What cause of action, then, has plaintiff in error? He is not a female nor delegated to champion any grievance females may have under the ordinance, if they have any. The right to sell liquor by retail to anybody depends upon the laws of the State, and they have affixed to that right the condition expressed in the ordinance. But even if plaintiff in error were not in such situation he cannot resist the ordinance. We said in Crowley v. Christensen, 137 U.S. 86:
"The sale of such liquors in this way (by retail) has therefore been, at all times, by the courts of every State, considered as the proper subject of legislative regulation. Not only may a license be exacted from the keeper of the saloon before a glass of his liquors can be thus disposed of, but restrictions may be imposed as to the class of persons to whom they may be sold, and the hours of the day and the days of the week on which the saloons may be opened.

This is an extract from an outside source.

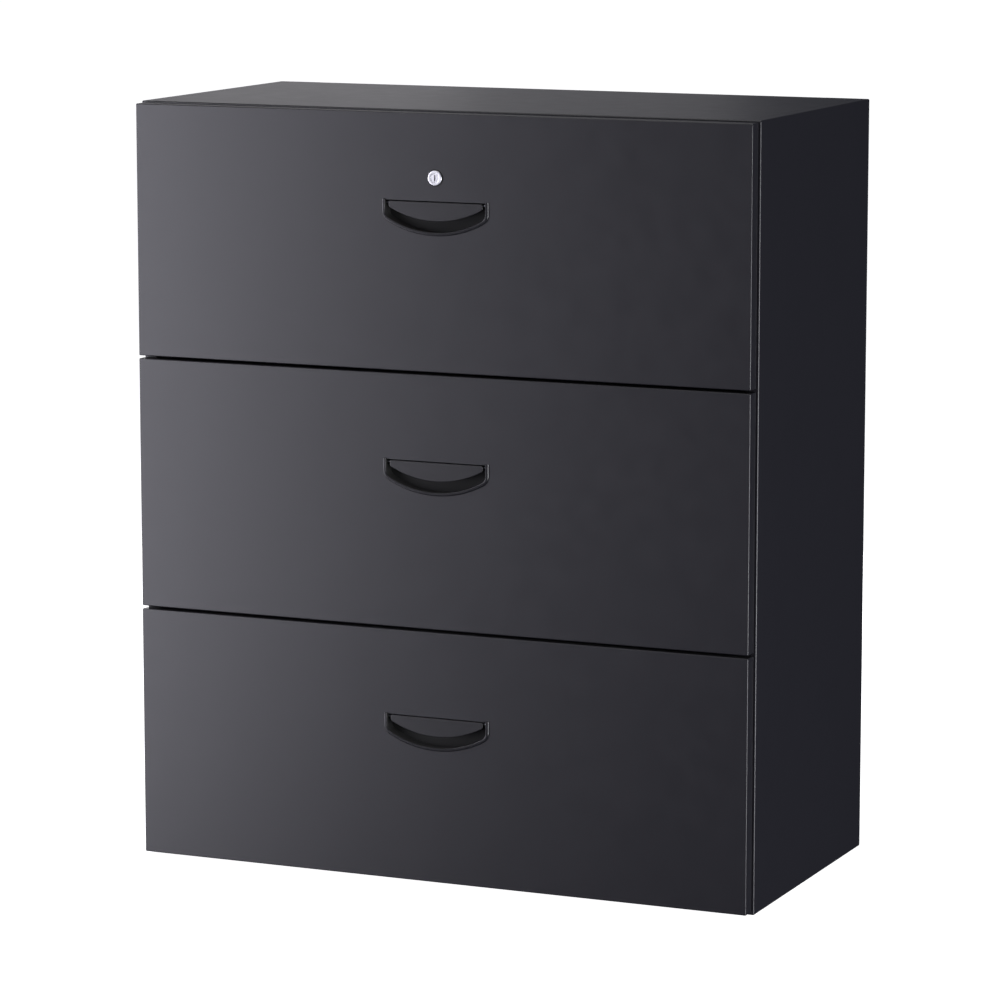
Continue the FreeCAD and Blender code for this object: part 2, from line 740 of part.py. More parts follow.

Their sale in that form may be absolutely prohibited. It is a question of public expediency and public morality, and not of Federal law. The police power of the State is fully competent to regulate the business — to mitigate its evils or to suppress it entirely. There is no inherent right in a citizen to thus sell intoxicating liquors by retail; it is not a privilege of a citizen of the State or of a citizen of the United States."